SAN DIEGO (KGTV) -- Two horses died Sunday after being seriously injured during separate races at the Del Mar Racetrack.
A third horse was also hospitalized with an injury.
The track tweeted at 2:17 p.m. confirming that in Sunday's third race, Ghost Street suffered a "catastrophic injury to his left front sesamoid and was humanely euthanized."
Ghost Street was a 3-year-old gelding.
A short while later, Prayer Warrior, a 3-year-old colt, was euthanized after suffering an injury to his front leg in Sunday's sixth race.
With heavy hearts, we can confirm that Prayer Warrior was humanely euthanized following an injury in today’s sixth race on the main track.— Del Mar Racetrack (@DelMarRacing) November 11, 2019
Our deepest sympathies to the Metz family and their team.
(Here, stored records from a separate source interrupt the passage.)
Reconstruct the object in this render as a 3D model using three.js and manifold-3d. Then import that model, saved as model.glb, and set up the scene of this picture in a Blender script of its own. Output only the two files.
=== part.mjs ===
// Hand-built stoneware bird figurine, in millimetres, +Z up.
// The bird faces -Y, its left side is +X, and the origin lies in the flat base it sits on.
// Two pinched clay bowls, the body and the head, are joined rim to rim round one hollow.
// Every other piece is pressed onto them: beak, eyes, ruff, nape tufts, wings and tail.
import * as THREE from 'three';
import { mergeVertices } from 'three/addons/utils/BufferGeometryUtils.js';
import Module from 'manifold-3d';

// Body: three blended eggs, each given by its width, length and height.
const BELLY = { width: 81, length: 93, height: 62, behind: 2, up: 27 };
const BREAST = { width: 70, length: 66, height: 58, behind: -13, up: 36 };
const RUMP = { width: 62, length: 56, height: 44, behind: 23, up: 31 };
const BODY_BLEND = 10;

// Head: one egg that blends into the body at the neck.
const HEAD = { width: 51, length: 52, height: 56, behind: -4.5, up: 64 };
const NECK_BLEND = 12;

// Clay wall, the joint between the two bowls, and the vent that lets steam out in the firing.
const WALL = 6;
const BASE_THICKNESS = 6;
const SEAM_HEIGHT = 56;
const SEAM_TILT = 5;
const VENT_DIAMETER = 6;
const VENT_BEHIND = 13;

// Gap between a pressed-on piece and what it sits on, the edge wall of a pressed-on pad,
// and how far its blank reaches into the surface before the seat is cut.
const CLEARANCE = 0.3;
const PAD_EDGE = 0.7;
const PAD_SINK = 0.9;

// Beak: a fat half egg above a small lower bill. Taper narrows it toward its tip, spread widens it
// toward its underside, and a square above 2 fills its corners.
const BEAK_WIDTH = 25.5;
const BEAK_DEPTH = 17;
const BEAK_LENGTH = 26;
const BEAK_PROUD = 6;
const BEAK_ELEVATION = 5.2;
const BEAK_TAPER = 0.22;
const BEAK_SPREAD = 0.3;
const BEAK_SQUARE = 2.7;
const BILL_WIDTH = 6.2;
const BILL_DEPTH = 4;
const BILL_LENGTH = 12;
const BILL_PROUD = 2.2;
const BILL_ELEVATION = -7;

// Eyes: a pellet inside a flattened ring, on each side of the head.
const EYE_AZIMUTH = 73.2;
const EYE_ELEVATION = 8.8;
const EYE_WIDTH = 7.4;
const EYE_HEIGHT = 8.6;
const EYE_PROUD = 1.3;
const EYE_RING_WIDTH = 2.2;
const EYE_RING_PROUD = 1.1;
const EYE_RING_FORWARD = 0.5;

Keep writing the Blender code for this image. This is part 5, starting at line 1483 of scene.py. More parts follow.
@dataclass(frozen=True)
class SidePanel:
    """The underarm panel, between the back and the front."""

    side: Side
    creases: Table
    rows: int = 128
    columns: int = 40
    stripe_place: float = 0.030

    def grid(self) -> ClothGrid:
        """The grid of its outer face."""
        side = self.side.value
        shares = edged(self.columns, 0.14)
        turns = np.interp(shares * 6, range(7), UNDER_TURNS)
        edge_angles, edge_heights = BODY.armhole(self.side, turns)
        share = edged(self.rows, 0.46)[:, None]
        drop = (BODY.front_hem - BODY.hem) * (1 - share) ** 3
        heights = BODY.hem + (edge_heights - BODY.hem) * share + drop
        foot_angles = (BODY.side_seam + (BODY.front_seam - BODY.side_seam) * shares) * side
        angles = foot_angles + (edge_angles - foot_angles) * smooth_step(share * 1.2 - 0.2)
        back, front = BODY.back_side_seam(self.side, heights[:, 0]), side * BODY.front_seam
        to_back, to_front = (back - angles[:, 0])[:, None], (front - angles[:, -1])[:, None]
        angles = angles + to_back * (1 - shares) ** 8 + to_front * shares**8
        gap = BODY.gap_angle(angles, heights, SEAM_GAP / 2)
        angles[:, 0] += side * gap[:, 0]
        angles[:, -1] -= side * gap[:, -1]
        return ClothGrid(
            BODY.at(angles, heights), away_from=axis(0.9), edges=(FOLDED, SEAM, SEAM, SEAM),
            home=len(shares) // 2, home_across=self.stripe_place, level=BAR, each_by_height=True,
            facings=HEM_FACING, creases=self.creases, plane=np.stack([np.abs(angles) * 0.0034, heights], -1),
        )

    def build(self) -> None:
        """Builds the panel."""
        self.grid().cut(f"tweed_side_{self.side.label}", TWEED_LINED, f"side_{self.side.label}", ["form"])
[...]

Del Mar also tweeted that Princess Dorian suffered an injury to her front left leg in Sunday's second race.
The animal was taken to the San Luis Rey Equine Hospital for evaluation. She is scheduled to undergo surgery Monday.
So far this year, six horses have died at the Del Mar Fairgrounds.
Two horses died at the track the second day of the summer racing season earlier this year. According to officials, Charge A Bunch ran headfirst into Carson Valley, causing the deaths.
A third horse, Bowl of Soul, had to be euthanized less than two weeks later due to a fetlock injury.
More recently, Bri Bri, an unraced three-year-old filly, was euthanized after suffering an injury to her pelvis during training.
“Del Mar has implemented a series of safety and welfare reforms over the last several racing seasons, including the creation of an independent five-member panel to review all entries. To date, there have been no fatal injuries during racing in the current summer meet,” said DMTC officials.
One reason horses are euthanized after a catastrophic injury is it is nearly impossible to rehabilitate them, according to veterinarians.
PETA sent 10News this statement:
These latest deaths must be criminally investigated immediately. PETA has repeatedly asked that all racing be suspended until new regulations and measures to stop the carnage can be put into place. Now, on the third day of Del Mar's racing season, two horses, Ghost Street and Prayer Warrior, are confirmed dead, and we await the fate of Princess Dorian. In 2017, PETA met with Del Mar executives to propose that they install CurveBeam CT scan equipment and conduct a study to evaluate it for screening horses for injuries that would otherwise be undetectable to veterinarians. Del Mar discussed our proposal with Dr. Rick Arthur, the equine medical director of the California Horse Racing Board, who stated that the scan equipment would be "of little value." Our proposal was then turned down by The Jockey Club. Since then, hundreds of horses in California and thousands of others across the country have died. Racing executives have for years accepted these deaths as mere collateral damage, and they must now be held accountable.